Gold demand sank 4 percent overall in 2014, but central banks took in the second-highest amount in 50 years. Read on for more highlights from the World Gold Council’s Gold Demand Trends Full Year 2014 report.
Last week brought the release of the World Gold Council’s (WGC) Gold Demand Trends Full Year 2014 report, and the results are certainly interesting.
Notably, the document states that while full-year gold demand dropped 4 percent from 2013, hitting 3,923.7 tonnes, investors should not necessarily be worried about the decline. That’s because “consumer demand was never likely to match the previous year’s record surge.”
Meanwhile, 2014 supply of the yellow metal came to a total of 4,278.2 tonnes, “virtually unmoved” from the 2014 number.
Breaking down those numbers, the report highlights demand trends from four key sectors: jewelry, technology, investment and central banks. Here’s brief look at highlights from each category:
- Jewelry: Q2 brought a big drop in gold demand from the jewelry arena, but the WGC notes that it recovered after that point, ultimately resulting in the strongest fourth quarter since 2007. That said, 2014 demand from the sector was still down 10 percent from the previous year, at 2,152.9 tonnes.

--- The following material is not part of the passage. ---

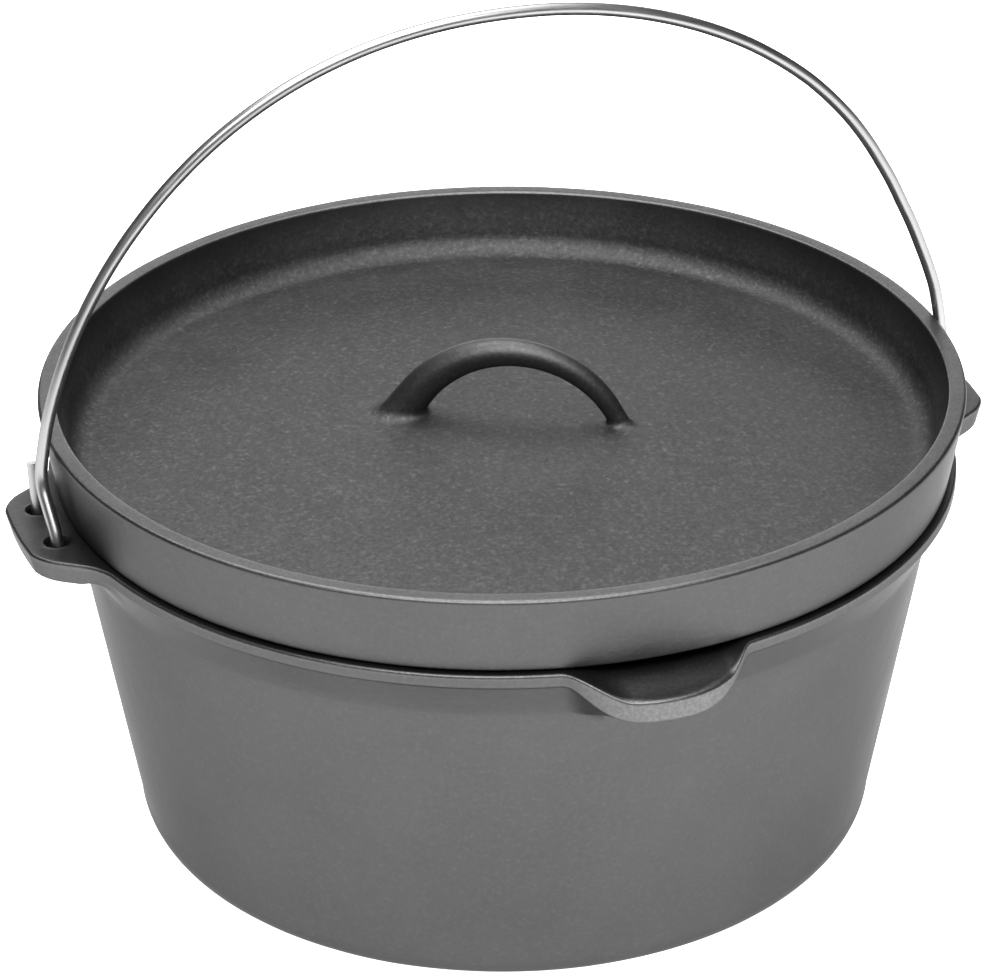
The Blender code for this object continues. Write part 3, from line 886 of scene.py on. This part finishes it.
def make_lid(turn_tree, skin_tree, iron):
    section = lid_section()
    points = [tuple(np.array((r, 0.0, z)) * MM) for r, z in section]
    mesh = bpy.data.meshes.new("lid_section")
    mesh.from_pydata(points, [(i, i + 1) for i in range(len(points) - 1)], [])
    shell = run_tree(new_object("lid_section", mesh), turn_tree, steps_round=360)
    handle, patch = make_handle_and_patch()
    lid = joined("lid_casting", shell, handle, patch)
    close_up(lid, 0.02)
    places = np.array([v.co for v in lid.data.vertices]) / MM
    radius = np.hypot(places[:, 0], places[:, 1])
    brim = np.clip(1 - (LID_TOP - places[:, 2]) / 1.2, 0, 1) * (radius > LID_INNER_RADIUS - 2)
    on_handle = np.clip((places[:, 2] - dome_height(radius) - 1.5) / 4, 0, 1) * (radius < LID_PATCH_RADIUS)
    # The brim's top and the handle are lightened: rubbing wear and a painted highlight.
    add_attribute(lid, "wear_and_sheen", np.maximum(0.8 * brim, 0.2 * on_handle))
    add_attribute(lid, "skin", np.ones(len(places)))
    above_plate = places[:, 2] > LID_DISH_MIDDLE - LID_DOME_RISE - 0.5
    dish = np.clip((LID_INNER_RADIUS - radius) / 2, 0, 1) * above_plate
    add_attribute(lid, "open_sand", CLOSED_SAND + dish * (0.6 - 0.3 * on_handle))
    run_tree(
        lid,
        skin_tree,
        wave_depth=WAVE_DEPTH * MM,
        wave_length=WAVE_LENGTH * MM,
        pit_depth=PIT_DEPTH * MM,
        pit_length=PIT_LENGTH * MM,
        seed=11.0,
        material=iron,
    )
    shade(lid, SHARP_EDGE)
    return lid


# Bail wire


def arch_half_width(height):
    share = min(height / BAIL_HEIGHT, 1.0)
    return BAIL_HALF_WIDTH * (1 - share**BAIL_SQUARENESS) ** (1 / BAIL_SQUARENESS)


def hand_bend(x, height):
    """The wire isn't bent evenly: its right side is drawn in above the lid, its left side halfway up."""
    if x > 0:
        return np.interp(height, BEND_HEIGHTS, BEND_RIGHT)
    return np.interp(height, BEND_HEIGHTS, BEND_LEFT)


def bail_path():
    """The wire's middle from one cut tip to the other, round both ears' webs and over the top."""
    right = []
    for rise in np.linspace(EAR_THICKNESS / 2 + BAIL_END_RISE, EAR_THICKNESS / 2 + WIRE / 2, 8):
        right.append((EAR_HOLE_X, RING_RADIUS + rise * math.tan(BAIL_END_LEAN), rise))
    steps = 40
    for i in range(steps + 1):
        turn = -(math.pi + BAIL_LEAN) * i / steps
        right.append((EAR_HOLE_X, RING_RADIUS * math.cos(turn), RING_RADIUS * math.sin(turn)))
    leg_start = Vector(right.pop())
    bend_height = RING_RADIUS / math.sin(BAIL_LEAN)
    bend = Vector((arch_half_width(bend_height), 0.0, bend_height))
    onward_height = bend_height + BAIL_BEND
    onward = Vector((arch_half_width(onward_height), 0.0, onward_height))
    reach = 0.6 * BAIL_BEND
    before = bend + (leg_start - bend).normalized() * reach
    after = bend + (onward - bend).normalized() * reach
    for t in np.linspace(0, 1, 5, endpoint=False):
        right.append(tuple(leg_start.lerp(before, t)))
    for t in np.linspace(0, 1, 12):
        right.append(tuple(before * (1 - t) ** 2 + bend * 2 * t * (1 - t) + after * t**2))
    first = math.asin((onward_height / BAIL_HEIGHT) ** (BAIL_SQUARENESS / 2))
    arch = []
    for turn in np.linspace(first, math.pi - first, 181):
        across = math.copysign(abs(math.cos(turn)) ** (2 / BAIL_SQUARENESS), math.cos(turn))
        arch.append((BAIL_HALF_WIDTH * across, 0.0, BAIL_HEIGHT * math.sin(turn) ** (2 / BAIL_SQUARENESS)))
    left = [(-x, y, z) for x, y, z in reversed(right)]
    return [(x + hand_bend(x, z), y, z + EAR_MIDDLE) for x, y, z in right + arch + left]


def make_bail(tree, steel):
    path = bail_path()
    curve = bpy.data.curves.new("bail_wire", "CURVE")
    curve.dimensions = "3D"
    spline = curve.splines.new("POLY")
    spline.points.add(len(path) - 1)
    for i, place in enumerate(path):
        spline.points[i].co = (*(Vector(place) * MM), 1.0)
    bail = run_tree(
        new_object("bail_wire", curve),
        tree,
        wire_diameter=WIRE * MM,
        sides=WIRE_SIDES,
        material=steel,
    )
    # Where each point of the skin is, round the wire and along it, for the die's scratches.
    lengths = np.linalg.norm(np.diff(np.array(path), axis=0), axis=1)
    along = np.repeat(np.concatenate([[0.0], np.cumsum(lengths)]), WIRE_SIDES) / DRAWN_LENGTH
    around = np.radians(360 / WIRE_SIDES) * np.tile(np.arange(WIRE_SIDES), len(path))
    drawn = bail.data.attributes.new("drawn", "FLOAT_VECTOR", "POINT")
    drawn.data.foreach_set("vector", np.column_stack([np.cos(around), np.sin(around), along]).ravel())
    close_up(bail)
    shade(bail, SHARP_EDGE)
    return bail


# Camera and studio


def make_camera():
    """The camera at the photograph's viewing angle."""
    data = bpy.data.cameras.new("photo_camera")
    data.lens = 193.69
    data.sensor_width = 36.0
    data.clip_start = 0.05
    data.clip_end = 20.0
    camera = new_object("photo_camera", data)
    forward = Vector((0.2836, 0.8379, -0.4663)).normalized()
    across = forward.cross(Vector((0, 0, 1))).normalized()
    up = across.cross(forward)
    roll = math.radians(-0.442)
    right = across * math.cos(roll) + up * math.sin(roll)
    top = up * math.cos(roll) - across * math.sin(roll)
    turned = Matrix((right, top, -forward)).transposed().to_4x4()
    camera.matrix_world = Matrix.Translation(Vector((-428.26, -1255.93, 799.09)) * MM) @ turned
    bpy.context.scene.camera = camera


def add_softbox(name, place, target, width, height, watts):
    data = bpy.data.lights.new(name, "AREA")
    data.shape = "RECTANGLE"
    data.size = width
    data.size_y = height
    data.energy = watts
    light = new_object(name, data)
    light.location = place
    light.rotation_euler = (Vector(target) - Vector(place)).to_track_quat("-Z", "Y").to_euler()
    return light


def make_studio():
    """A light table under soft boxes, in a dim room."""
    far = FLOOR_HALF_WIDTH
    corners = [(-far, -far, 0), (far, -far, 0), (far, far, 0), (-far, far, 0)]
    floor = mesh_object("floor", corners, [(0, 1, 2, 3)])
    material, tree, shader = new_material("opal_acrylic_light_table")
    shader.inputs["Base Color"].default_value = linear("e8e8e8")
    shader.inputs["Roughness"].default_value = 0.9
    shader.inputs["Specular IOR Level"].default_value = 0.0
    shader.inputs["Emission Color"].default_value = (1, 1, 1, 1)
    # The lamps under the sheet burn stronger on the right, which shapes the pot's plain wall.
    place = add(tree, "ShaderNodeTexCoord").outputs["Object"]
    across = add(tree, "ShaderNodeSeparateXYZ", Vector=place).outputs["X"]
    glow = add(tree, "ShaderNodeMapRange", Value=across, _1=-0.35, _2=0.35, _3=GLOW_LEFT, _4=GLOW_RIGHT)
    tree.links.new(glow.outputs[0], shader.inputs["Emission Strength"])
    floor.data.materials.append(material)
    world = bpy.data.worlds.new("studio_air")
    world.use_nodes = True
    background = world.node_tree.nodes["Background"]
    background.inputs["Color"].default_value = (1, 1, 1, 1)
    background.inputs["Strength"].default_value = AIR
    bpy.context.scene.world = world
    add_softbox("overhead_softbox", (0.0, 0.2, 1.6), (0, 0, 0.1), 1.4, 1.4, OVERHEAD_WATTS)
    add_softbox("back_softbox", (0.0, 1.0, 1.5), (0, 0, 0.1), 1.4, 0.9, BACK_WATTS)
    add_softbox("back_screen", (0.6, 1.75, 0.42), (0, 0, 0.12), 1.6, 0.8, SCREEN_WATTS)
    add_softbox("front_softbox", (-0.35, -1.0, 1.5), (0, 0, 0.1), 1.7, 0.9, FRONT_WATTS)
    bpy.context.scene.view_settings.view_transform = "Standard"


def main():
    make_camera()
    make_studio()
    skin_tree = cast_skin_tree()
    pot_iron = seasoned_iron("seasoned_sand_cast_iron_pot", 2.0, "484848", "4e4e4e", 0.43)
    lid_iron = seasoned_iron("seasoned_sand_cast_iron_lid", 7.0, "484848", "4e4e4e", 0.43)
    pieces = (
        (make_pot(skin_tree, pot_iron), "pot", "pot_iron"),
        (make_lid(turning_tree(), skin_tree, lid_iron), "lid", "lid_iron"),
        (make_bail(wire_tree(), bright_wire()), "bail", "bail_wire"),
    )
    for piece, body, slot in pieces:
        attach(piece, body)
        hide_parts(body)


main()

- Technology: Demand from the technology sector took a big hit in 2014, coming in at just 289 tonnes, its lowest level since 2003. According to the WGC, the big drop was caused by “[s]luggish economic conditions in key markets and ongoing substitution away from gold.”
- Investment: By contrast, investment demand for gold rose in 2014, hitting 904.6 tonnes. That’s a 2-percent increase from the 2013 total of 885.4 tonnes. However, the WGC casts a damper on those stats by noting that “ETF outflows slowed to a fraction of the hefty 2013 total and therefore acted as less of a drag on investment.” Meanwhile, bar and coin demand amongst smaller investors sunk a whopping 40 percent from 2013′s overwhelming demand.

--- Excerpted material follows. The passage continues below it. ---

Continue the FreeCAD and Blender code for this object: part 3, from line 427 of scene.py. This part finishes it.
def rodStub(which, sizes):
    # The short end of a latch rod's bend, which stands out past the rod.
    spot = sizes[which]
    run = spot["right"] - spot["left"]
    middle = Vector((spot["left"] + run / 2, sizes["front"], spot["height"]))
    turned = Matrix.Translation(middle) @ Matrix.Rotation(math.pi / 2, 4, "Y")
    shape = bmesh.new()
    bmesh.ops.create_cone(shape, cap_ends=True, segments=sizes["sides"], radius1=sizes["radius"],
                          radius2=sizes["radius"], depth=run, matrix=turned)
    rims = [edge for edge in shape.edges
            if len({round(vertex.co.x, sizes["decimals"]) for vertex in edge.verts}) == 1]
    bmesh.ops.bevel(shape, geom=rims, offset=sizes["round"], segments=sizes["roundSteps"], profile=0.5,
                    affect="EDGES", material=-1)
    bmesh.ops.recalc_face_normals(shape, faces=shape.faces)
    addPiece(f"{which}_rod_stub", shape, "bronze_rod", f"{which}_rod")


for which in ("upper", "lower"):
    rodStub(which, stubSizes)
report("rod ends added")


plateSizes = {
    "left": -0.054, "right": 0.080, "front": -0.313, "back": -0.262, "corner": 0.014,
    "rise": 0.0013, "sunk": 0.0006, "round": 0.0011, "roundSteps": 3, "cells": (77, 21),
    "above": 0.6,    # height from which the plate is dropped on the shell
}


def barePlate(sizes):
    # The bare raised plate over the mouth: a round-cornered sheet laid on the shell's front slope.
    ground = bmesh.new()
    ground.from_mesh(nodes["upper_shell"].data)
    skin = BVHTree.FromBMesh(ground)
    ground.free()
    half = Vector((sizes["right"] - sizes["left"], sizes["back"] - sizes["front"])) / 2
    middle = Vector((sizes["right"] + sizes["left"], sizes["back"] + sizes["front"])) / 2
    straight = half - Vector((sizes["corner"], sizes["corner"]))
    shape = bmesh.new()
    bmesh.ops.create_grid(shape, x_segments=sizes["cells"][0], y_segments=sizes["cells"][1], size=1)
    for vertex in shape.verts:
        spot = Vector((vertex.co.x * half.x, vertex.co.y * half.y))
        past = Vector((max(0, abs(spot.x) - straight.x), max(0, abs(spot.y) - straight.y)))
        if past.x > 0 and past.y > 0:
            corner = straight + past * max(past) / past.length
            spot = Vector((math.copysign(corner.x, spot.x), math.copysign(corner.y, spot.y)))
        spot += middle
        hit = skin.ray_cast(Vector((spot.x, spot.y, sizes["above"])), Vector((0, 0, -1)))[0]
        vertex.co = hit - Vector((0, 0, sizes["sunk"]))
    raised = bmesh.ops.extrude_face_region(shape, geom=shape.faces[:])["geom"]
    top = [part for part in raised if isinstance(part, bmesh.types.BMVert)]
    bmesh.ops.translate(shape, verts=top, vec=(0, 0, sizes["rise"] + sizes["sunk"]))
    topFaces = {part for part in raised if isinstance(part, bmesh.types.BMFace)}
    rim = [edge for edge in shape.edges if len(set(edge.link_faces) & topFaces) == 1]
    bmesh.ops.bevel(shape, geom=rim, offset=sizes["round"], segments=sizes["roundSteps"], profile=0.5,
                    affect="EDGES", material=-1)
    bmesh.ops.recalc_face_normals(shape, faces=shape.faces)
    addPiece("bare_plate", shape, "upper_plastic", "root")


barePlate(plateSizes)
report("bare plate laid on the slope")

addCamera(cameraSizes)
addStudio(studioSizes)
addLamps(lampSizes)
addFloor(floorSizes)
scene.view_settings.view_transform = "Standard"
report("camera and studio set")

- Central banks: Central banks are a definite bright spot in terms of 2014 gold demand. They took in 477.2 tonnes of the yellow metal last year, the WGC states, in a continued effort to diversify away from the US dollar. In the last 50 years, central banks have only taken in a higher amount of gold in 2012. The Russian central bank was the biggest buyer, adding 173 tonnes to its stocks — the country is now estimated to hold 1,200 tonnes of gold, or 12 percent of overall reserves.
Another highlight of the report is the fact that India was able to reclaim the position of top gold-consuming country from China. Demand from the former came to a total of 843 tonnes, while for the latter it was 814 tonnes.
Looking forward to the future, the WGC anticipates that 2015 will bring an uptick in gold demand, with jewelry demand driving the rise. Investment demand is also expected to recover, and India and China are expected to take in 900 to 1,000 tonnes each of the yellow metal. Central bank demand is anticipated to sink to a still-healthy 400 tonnes.
Securities Disclosure: I, Charlotte McLeod, hold no direct investment interest in any company mentioned in this article.